Os principais problemas de segurança da urna eletrônica estão exatamente
ligados aos dois requisitos fundamentais para a lisura das eleições: sigilo e
integridade dos votos. Durante os testes de segurança, encontramos uma
vulnerabilidade que nos permitiu derrotar o único mecanismo de segurança
implementado na software da urna para proteção do sigilo do voto.
Utilizando essa vulnerabilidade, minha equipe conseguiu recuperar a lista
ordenada dos votos em eleições simuladas com até 475 eleitores a partir
unicamente de informação pública, com impacto potencial até em eleições
passadas.
Além disso, detectamos outras fragilidades que abrem a possibilidade de
adulteração ou substituição do software de votação por uma versão que conta os
votos de forma desonesta.
Todas as urnas eletrônicas do país compartilham uma mesma chave criptográfica
que protege os seus dados mais críticos e esta chave está ainda disponível na
porção desprotegida dos cartões de memória.
Mesmo que corrigidas pontualmente, este conjunto de vulnerabilidades
denuncia um processo de projeto e desenvolvimento de software defeituoso,
incapaz de detectar trechos de código inseguros inseridos no software por
acidente ou sabotagem e que descarta completamente a possibilidade de fraude
promovida por agentes internos.
É certo que sistemas de votação puramente eletrônicos, como o adotado no
Brasil, permitem apuração rápida, mas criam simultaneamente um cenário ideal
para fraudes indetectáveis em larga escala.
A velocidade de apuração nunca deve ter prioridade sobre a integridade do que é
apurado.
Para mitigar esse perigo, sugere-se aumentar a transparência atualmente
insuficiente do nosso sistema por meio da reintrodução do voto impresso
conferível pelo eleitor.
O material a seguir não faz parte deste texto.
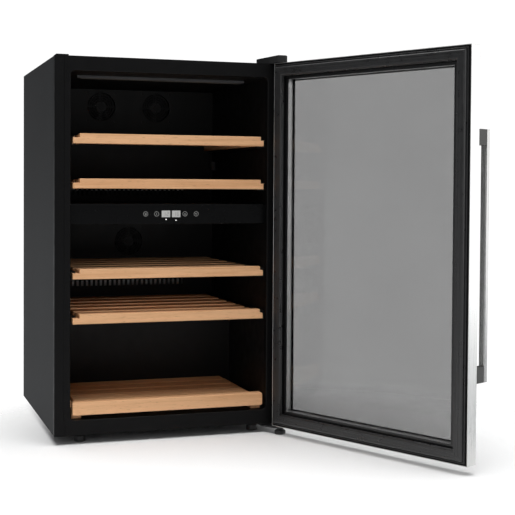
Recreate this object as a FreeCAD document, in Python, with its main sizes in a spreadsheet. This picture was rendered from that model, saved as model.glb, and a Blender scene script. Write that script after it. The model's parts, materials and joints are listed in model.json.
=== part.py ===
"""Free-standing two-zone wine cooler, door open, as a parametric document.

Frame: origin on the door's hinge axis at floor level, +X to the right, +Y to the back, +Z up.
The cabinet is drawn in cabinet coordinates (x from its left side, y from its front face,
z from its underside) and then placed. The door is drawn closed, about the hinge axis,
and then turned about that axis to where it stands.
"""

import FreeCAD, Part
import Sketcher
import os
import re

SIZES = {
    # cabinet
    "cab_width": 523,
    "cab_height": 820,
    "cab_depth": 500,
    "foot_height": 20,
    "hinge_inset": 13,
    "hinge_forward": 22,
    "sheet_steel": 1,
    "frame_depth": 14,
    "rim_side": 35,
    "rim_hinge_side": 40,
    "rim_top": 32,
    "rim_bottom": 33,
    "rim_radius": 10,
    "rim_lip_radius": 2.5,
    "base_height": 16,
    "tray_wall": 1.5,
    "nut_boss_radius": 9,
    "screw_radius": 2.5,
    "screw_head_radius": 4.5,
    "screw_head_height": 2.4,
    # cavity
    "liner_wall": 2,
    "cavity_depth": 472,
    "step_height": 232,
    "step_depth": 290,
    "foam_thick": 31,
    # ducts, fans
    "duct_depth": 30,
    "cover_wall": 2.5,
    "lower_cover_bottom": 262,
    "fan_size": 80,
    "fan_depth": 20,
    "fan_offset": 72,
    "upper_fan_height": 743,
    "lower_fan_height": 398,
    "rotor_radius": 36,
    "comb_pitch": 12,
    "comb_slot": 6,
    "comb_height": 14,
    # divider and controls
    "divider_bottom": 459,
    "divider_height": 40,
    "fascia_bottom": 457,
    "fascia_height": 44.5,
    "fascia_front": 13,
    "fascia_thick": 3,
    "display_width": 19.5,
    "display_height": 14.7,
    "display_gap": 4,
    "display_bottom": 472,
    # light
    "light_length": 377,
    "light_front": 94,
    "light_depth": 16,
    # shelves
    "shelf_left": 40,
    "shelf_width": 435,
    "shelf_gap": 3,
    "runner_ledge": 9,
    "shelf_depth": 405,
    "trim_height": 21.5,
    "trim_thick": 18,
    "trim_front": 1,
    "notch_width": 15,
    "notch_right": 7,
    "notch_drop": 9,
    "rail_width": 22,
    "rail_height": 11.6,
    "slat_thick": 7,
    "slat_width": 44,
    "shelf_1_height": 632.5,
    "shelf_2_height": 535,
    "shelf_3_height": 338.5,
    "shelf_4_height": 241,
    "bottom_shelf_height": 43,
    "bottom_trim_height": 28.5,
    "bottom_shelf_depth": 285,
    # machine space
    "compressor_x": 150,
    "compressor_back": 86,
    "pot_seat": 11.5,
    "pot_plate": 3,
    "pot_plate_width": 160,
    "pot_plate_depth": 110,
    "pot_radius": 68,
    "pot_height": 128,
    "pot_round": 38,
    "stub_radius": 4,
    "mount_radius": 9,
    "mount_side": 68,
    "mount_depth": 43,
    "relay_width": 40,
    "relay_bottom": 24,
    "relay_top": 84,
    "relay_depth": 44,
    "condenser_left": 300,
    "condenser_gap": 24,
    "fin_pitch": 11,
    "fin_thick": 1.2,
    "fin_depth": 110,
    "fin_bottom": 20,
    "fin_height": 120,
    "tube_radius": 4,
    "tube_length": 184,
    "pan_size": 124,
    "pan_wall": 2,
    "pan_bottom": 146,
    "pan_height": 26,
    "inlet_left": 75,
    "inlet_right": 47,
    "inlet_bottom": 30,
    "inlet_top": 51,
    "inlet_flange": 5,
    "inlet_depth": 22,
    "grille_left": 40,
    "grille_slot_width": 22,
    "grille_slot_height": 6,
    "grille_slot_pitch": 22,
    "grille_bottom": 66,
    # feet
    "foot_radius": 12.5,
    "foot_inset": 61.5,
    "foot_front": 37,
    "foot_back": 455,
    "foot_travel": 6,
    "stud_radius": 4,
    "stud_clearance": 0.05,
    "hinge_stud_radius": 2.5,
    # door
    "door_width": 524,
    "door_height": 821,
    "door_drop": 2,
    "door_thick": 30,
    "door_gap": 9,
    "door_angle": 116.4,
    "skin_thick": 1.5,
    "skin_width": 40,
    "pane_inset": 24.5,
    "pane_thick": 4,
    "lip_depth": 4.5,
    "lip_inset": 32.5,
    "spacer_inset": 37.5,
    "gasket_inset": 5.5,
    "gasket_width": 25,
    "gasket_lip": 4,
    # handle
    "handle_length": 502,
    "handle_bottom": 175,
    "handle_width": 14,
    "handle_thick": 12,
    "handle_reach": 36,
    "handle_edge": 7,
    "handle_round": 3,
    "standoff_height": 32,
    # hinges
    "pin_radius": 4,
    "pin_length": 14,
    "bush_clearance": 0.05,
    "bush_radius": 6,
    "bush_flange": 9,
    "bracket_thick": 3,
    "hinge_drop": 7,
    "hinge_cover_height": 16,
}

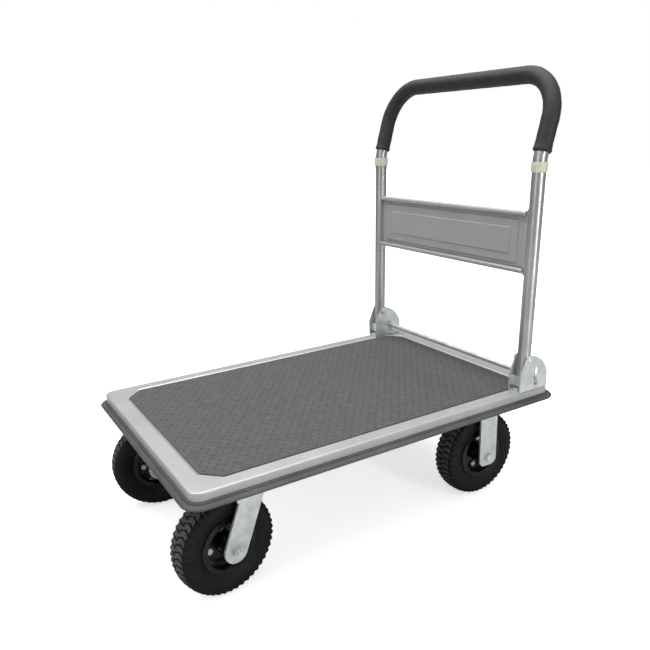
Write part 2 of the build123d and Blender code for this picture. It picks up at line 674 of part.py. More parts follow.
# ---------------------------------------------------------------- wheels
def tyre():
    """Hollow tyre: crowned tread, round shoulders, beads inside the rim flanges."""
    w = TYRE_HALF_WIDTH
    outer = [
        ThreePointArc((WHEEL_R - 3.5, -22), (WHEEL_R, 0), (WHEEL_R - 3.5, 22)),
        ThreePointArc((WHEEL_R - 3.5, 22), (WHEEL_R - 9.5, 28), (WHEEL_R - 19, w)),
        ThreePointArc((WHEEL_R - 19, w), (WHEEL_R - 33, w - 1), (BEAD_TOP, 23.5)),
        Line((BEAD_TOP, 23.5), (SEAT_R + TINY, 23.5)),
        Line((SEAT_R + TINY, 23.5), (SEAT_R + TINY, 15)),
        Line((SEAT_R + TINY, 15), (BEAD_TOP - 4, 17)),
        ThreePointArc((BEAD_TOP - 4, 17), (WHEEL_R - 26, 24), (WHEEL_R - 12, 16)),
        ThreePointArc((WHEEL_R - 12, 16), (WHEEL_R - 9, 0), (WHEEL_R - 12, -16)),
        ThreePointArc((WHEEL_R - 12, -16), (WHEEL_R - 26, -24), (BEAD_TOP - 4, -17)),
        Line((BEAD_TOP - 4, -17), (SEAT_R + TINY, -15)),
        Line((SEAT_R + TINY, -15), (SEAT_R + TINY, -23.5)),
        Line((SEAT_R + TINY, -23.5), (BEAD_TOP, -23.5)),
        ThreePointArc((BEAD_TOP, -23.5), (WHEEL_R - 33, 1 - w), (WHEEL_R - 19, -w)),
        ThreePointArc((WHEEL_R - 19, -w), (WHEEL_R - 9.5, -28), (WHEEL_R - 3.5, -22)),
    ]
    return revolve(make_face(outer), Axis.Y)


def inner_tube(valve_angle):
    """Air tube and its valve, which comes in through the rim."""
    ring = revolve(Pos(TUBE_RING_R, 0, 0) * Circle(TUBE_SECTION_R), Axis.Y)
    air = revolve(Pos(TUBE_RING_R, 0, 0) * Circle(TUBE_SECTION_R - 1.5), Axis.Y)
    length = TUBE_RING_R - VALVE_INNER_R
    stem = Pos(VALVE_INNER_R + length / 2, VALVE_Y, 0) * Rot(0, 90, 0) * Cylinder(VALVE_R, length)
    cap = Pos(VALVE_INNER_R + 4, VALVE_Y, 0) * Rot(0, 90, 0) * Cylinder(VALVE_R + 0.9, 8)
    tube = ring + stem + cap - air
    return Rot(0, -valve_angle, 0) * tube


def rim_halves(valve_angle, bolt_angle):
    """Two pressed dishes, back to back, with flanges for the tyre."""
    t = RIM_SHEET
    f = FLANGE_Y
    points = [(HUB_R + TINY, 0), (WEB_R, 0), (WEB_R + 6, 3), (SEAT_R, 3), (SEAT_R, f - t),
              (FLANGE_R - 1, f - t), (FLANGE_R, f - t + 1), (FLANGE_R - 1, f),
              (SEAT_R - t, f), (SEAT_R - t, 3 + t), (WEB_R + 6 - t, 3 + t), (WEB_R - t, t),
              (HUB_R + TINY, t)]
    half = spin_y(points)
    for k in range(4):
        a = radians(bolt_angle + 90 * k)
        half = half - rod_y(RIM_BOLT_CIRCLE * cos(a), RIM_BOLT_CIRCLE * sin(a), RIM_BOLT_R + 0.2, -5, 10)
    other = mirror(half, Plane.XZ)
    hole = Rot(0, -valve_angle, 0) * Pos(SEAT_R, VALVE_Y, 0) * Rot(0, 90, 0) * Cylinder(VALVE_R + 0.4, 12)
    return [half - hole, other]


def hub():
    tube = rod_y(0, 0, HUB_R, -HUB_HALF, HUB_HALF) - rod_y(0, 0, HUB_R - 7, -60, 60)
    for side in (-1, 1):
        y0 = min(side * HUB_HALF, side * (HUB_HALF - BEARING_WIDTH))
        tube = tube - rod_y(0, 0, BEARING_R + TINY, y0 - 0.01, y0 + BEARING_WIDTH + 0.01)
    return tube


def bearings():
    solids = []
    for side in (-1, 1):
        mid = side * (HUB_HALF - BEARING_WIDTH / 2)
        ring = rod_y(0, 0, BEARING_R, mid - BEARING_WIDTH / 2, mid + BEARING_WIDTH / 2)
        ring = ring - rod_y(0, 0, SLEEVE_R + RUNNING_FIT, -60, 60)
        face = side * HUB_HALF
        groove = rod_y(0, 0, BEARING_R - 2.5, face - 0.6, face + 0.6)
        groove = groove - rod_y(0, 0, SLEEVE_R + 2.5, -60, 60)
        solids.append(ring - groove)
    return solids


def rim_bolts(bolt_angle):
    """Four bolts with heads on the outer face and nuts on the inner face."""
    solids = []
    t = RIM_SHEET
    for k in range(4):
        a = radians(bolt_angle + 90 * k)
        x = RIM_BOLT_CIRCLE * cos(a)
        z = RIM_BOLT_CIRCLE * sin(a)
        head = hexagon_y(x, z, 12, t, t + 4.5)
        solids.append(head + rod_y(x, z, RIM_BOLT_R, -t - 7, t + 1))
        nut = hexagon_y(x, z, 12, -t - 5.5, -t)
        solids.append(nut - rod_y(x, z, RIM_BOLT_R + TINY, -t - 10, t))
    return solids


# ---------------------------------------------------------------- build and write every node
os.makedirs("parts", exist_ok=True)

bolt_places = [(deck_x(x), side * TUBE_Y) for x in BRACKET_BOLT_XS for side in (-1, 1)]
save("deck_tray", [deck_tray(bolt_places)])
save("deck_mat", [extrude(mat_outline(0, DECK_TOP - MAT_THICK), MAT_THICK)])
save("bumper", [bumper()])
save("deck_channels", deck_channels())

save("handle_tube", [handle_tube()])
save("handle_grip", [handle_grip()])
save("handle_rings", handle_rings())
save("handle_panel", [handle_panel()])

save("bracket_right", [bracket()])
save("bracket_left", mirrored([bracket()]))
save("bracket_bolts", bracket_bolts())
save("bracket_nuts", bracket_nuts())
save("pivot_bolts", pivot_bolts())
save("pivot_nuts", pivot_nuts())
save("lock_rod", [lock_rod()])
save("lock_rod_clips", lock_rod_clips())
save("lock_springs", lock_springs())

save("caster_mount_bolts", caster_mount_bolts())
save("caster_mount_nuts", caster_mount_nuts())
save("front_caster_plates", front_caster_plates())
save("swivel_bearings", swivel_bearings())
save("kingpins", kingpins())

SIDES = (("left", -1), ("right", 1))
rear_bolts = []
rear_nuts = []
rear_sleeves = []
for name, side in SIDES:
    save(f"rear_fork_{name}", [rear_fork(side)])
    rear_bolts += placed("rear", side, [axle_bolt(side)])
    rear_nuts += placed("rear", side, axle_nut(side))
    rear_sleeves += placed("rear", side, axle_sleeve())
    save(f"swivel_fork_{name}", [swivel_fork(side)])
    save(f"swivel_axle_bolt_{name}", placed("front", side, [axle_bolt(-side)]))
    save(f"swivel_axle_nut_{name}", placed("front", side, axle_nut(-side)))
    save(f"swivel_axle_sleeve_{name}", placed("front", side, axle_sleeve()))
    for end, bolt_angle in (("front", FRONT_BOLT_ANGLE), ("rear", REAR_BOLT_ANGLE)):
        outward = [(lambda s: s), (lambda s: mirror(s, Plane.XZ))][side < 0]
        wheel = f"{end}_{name}"
        save(f"{wheel}_tyre", placed(end, side, [tyre()]))
        save(f"{wheel}_inner_tube", placed(end, side, [outward(inner_tube(VALVE_ANGLE))]))
        rims = [outward(s) for s in rim_halves(VALVE_ANGLE, bolt_angle)]
        save(f"{wheel}_rim_halves", placed(end, side, rims))
        save(f"{wheel}_hub", placed(end, side, [hub()]))
        save(f"{wheel}_bearings", placed(end, side, bearings()))
        bolts = [outward(s) for s in rim_bolts(bolt_angle)]
        save(f"{wheel}_rim_bolts", placed(end, side, bolts))
save("rear_axle_bolts", rear_bolts)
save("rear_axle_nuts", rear_nuts)
save("rear_axle_sleeves", rear_sleeves)
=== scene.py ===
import json
from math import cos, pi, radians, sin, sqrt, tan

import bmesh
import bpy
import numpy as np
from mathutils import Matrix, Vector


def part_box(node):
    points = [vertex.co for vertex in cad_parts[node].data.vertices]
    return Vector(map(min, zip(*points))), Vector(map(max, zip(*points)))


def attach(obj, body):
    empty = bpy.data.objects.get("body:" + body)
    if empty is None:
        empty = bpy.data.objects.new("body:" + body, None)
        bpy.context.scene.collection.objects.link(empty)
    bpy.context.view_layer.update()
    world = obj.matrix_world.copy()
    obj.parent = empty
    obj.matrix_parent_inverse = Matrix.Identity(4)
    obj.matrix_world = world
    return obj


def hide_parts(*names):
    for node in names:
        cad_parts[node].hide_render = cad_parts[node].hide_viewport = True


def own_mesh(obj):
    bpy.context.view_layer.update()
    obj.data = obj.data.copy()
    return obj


# Looks of the folding platform cart: tread, mat dots, handle panel, grip, bumper finish,
# materials, light and camera. Metres, in the CAD model's frame.

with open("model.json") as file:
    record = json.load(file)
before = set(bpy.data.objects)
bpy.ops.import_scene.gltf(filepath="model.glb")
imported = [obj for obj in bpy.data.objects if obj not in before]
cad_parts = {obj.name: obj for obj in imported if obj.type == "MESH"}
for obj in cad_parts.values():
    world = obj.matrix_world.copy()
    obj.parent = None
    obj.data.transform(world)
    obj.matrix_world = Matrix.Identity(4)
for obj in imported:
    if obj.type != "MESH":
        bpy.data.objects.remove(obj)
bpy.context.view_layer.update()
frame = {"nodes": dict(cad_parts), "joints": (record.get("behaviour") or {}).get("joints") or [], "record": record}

WHEELS = ("front_left", "front_right", "rear_left", "rear_right")
JOINTS = {joint["name"]: joint for joint in frame["joints"]}


# ---------------------------------------------------------------- camera
def make_camera():
    """Stands near the front left corner and looks down the deck."""
    yaw, pitch, roll = radians(58.37), radians(18.83), radians(-1.81)
    look = Vector((cos(yaw) * cos(pitch), sin(yaw) * cos(pitch), -sin(pitch)))
    level_right = Vector((sin(yaw), -cos(yaw), 0))
    level_up = level_right.cross(look)
    right = level_right * cos(roll) + level_up * sin(roll)
    up = level_up * cos(roll) - level_right * sin(roll)
    data = bpy.data.cameras.new("camera")
    data.sensor_width = 36
    data.lens = 36.86
    data.shift_x = -0.0185
    data.shift_y = 0.0518
    data.clip_end = 50
    camera = bpy.data.objects.new("camera", data)
    bpy.context.scene.collection.objects.link(camera)
    turn = Matrix((right, up, -look)).transposed()
    camera.matrix_world = Matrix.Translation((-0.7553, -1.2959, 0.8666)) @ turn.to_4x4()
    bpy.context.scene.camera = camera


# ---------------------------------------------------------------- light and floor
def area_light(name, place, target, size, watts):
    data = bpy.data.lights.new(name, "AREA")
    data.shape = "RECTANGLE"
    data.size, data.size_y = size
    data.energy = watts
    light = bpy.data.objects.new(name, data)
    bpy.context.scene.collection.objects.link(light)
    direction = Vector(target) - Vector(place)
    light.location = place
    light.rotation_euler = direction.to_track_quat("-Z", "Y").to_euler()


def make_world():
    """White behind the cart; for reflections, bright overhead and dim near the horizon."""
    world = bpy.data.worlds.new("studio")
    bpy.context.scene.world = world
    world.use_nodes = True
    nodes, links = world.node_tree.nodes, world.node_tree.links
    shown = nodes["Background"]
    shown.inputs["Color"].default_value = (1, 1, 1, 1)
    shown.inputs["Strength"].default_value = 1.0
    place = nodes.new("ShaderNodeTexCoord").outputs["Generated"]
    split = nodes.new("ShaderNodeSeparateXYZ")
    links.new(place, split.inputs["Vector"])
    ramp = nodes.new("ShaderNodeValToRGB")
    ramp.color_ramp.elements[0].position = 0.06
    ramp.color_ramp.elements[0].color = (0.1, 0.1, 0.1, 1)
    ramp.color_ramp.elements[1].position = 0.75
    ramp.color_ramp.elements[1].color = (0.95, 0.95, 0.95, 1)
    links.new(split.outputs["Z"], ramp.inputs["Fac"])
    lighting = nodes.new("ShaderNodeBackground")
    lighting.inputs["Strength"].default_value = 0.8
    links.new(ramp.outputs["Color"], lighting.inputs["Color"])
    mix = nodes.new("ShaderNodeMixShader")
    links.new(nodes.new("ShaderNodeLightPath").outputs["Is Camera Ray"], mix.inputs["Fac"])
    links.new(lighting.outputs["Background"], mix.inputs[1])
    links.new(shown.outputs["Background"], mix.inputs[2])
    links.new(mix.outputs["Shader"], nodes["World Output"].inputs["Surface"])


def make_studio():
    bpy.context.scene.view_settings.view_transform = "Standard"
    make_world()
    area_light("top", (-0.2, 0.4, 3.2), (0, 0, 0.3), (3.4, 3.4), 118)
    area_light("strip", (0.55, -3.2, 1.1), (0.3, 0, 0.6), (0.5, 2.4), 42)
    area_light("fill", (-3.0, -0.6, 1.3), (0, 0, 0.4), (1.2, 2.0), 14)
    bm = bmesh.new()
    bmesh.ops.create_grid(bm, x_segments=8, y_segments=8, size=12)
    floor = new_object("floor", bm, [material_floor()])


# ---------------------------------------------------------------- node helpers
RAMP_START = 0.3
RAMP_END = 0.7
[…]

Esse recurso consiste em apresentar uma versão
materializada do voto para conferência dentro da cabine de votação e depósito
automático em urna convencional. Assim, uma contagem manual posterior dos votos
conferidos pode determinar se a contagem eletrônica foi feita corretamente, sem
no entanto fornecer um comprovante que possa ser utilizado para violar o caráter
secreto do voto.
Além da verificação independente de resultados, é possível ainda realizar
auditoria externa por fiscais eleitorais e recontagem de votos para resolver
disputas.
O Brasil é o único país do mundo que permanece utilizando significativamente
sistemas de votação eletrônica que não fornecem um nível desejável de
transparência.
e domingo é dia de eleição. tomara que tudo dê certo. pois, ao contrário do que muitos pensam, os brasileiros interessados na revisão de nosso sistema eleitoral “eletrônico” não torcem para que ocorra uma catástrofe só para que eles possam pronunciar o “eu não disse?…” dos picuinhas pessimistas. querem, apenas, e isso não é pedir muito em uma democracia, um processo eleitoral célere, confiável, transparente e seguro. parece muito, mas é pouco. e basta o TSE querer, que faz.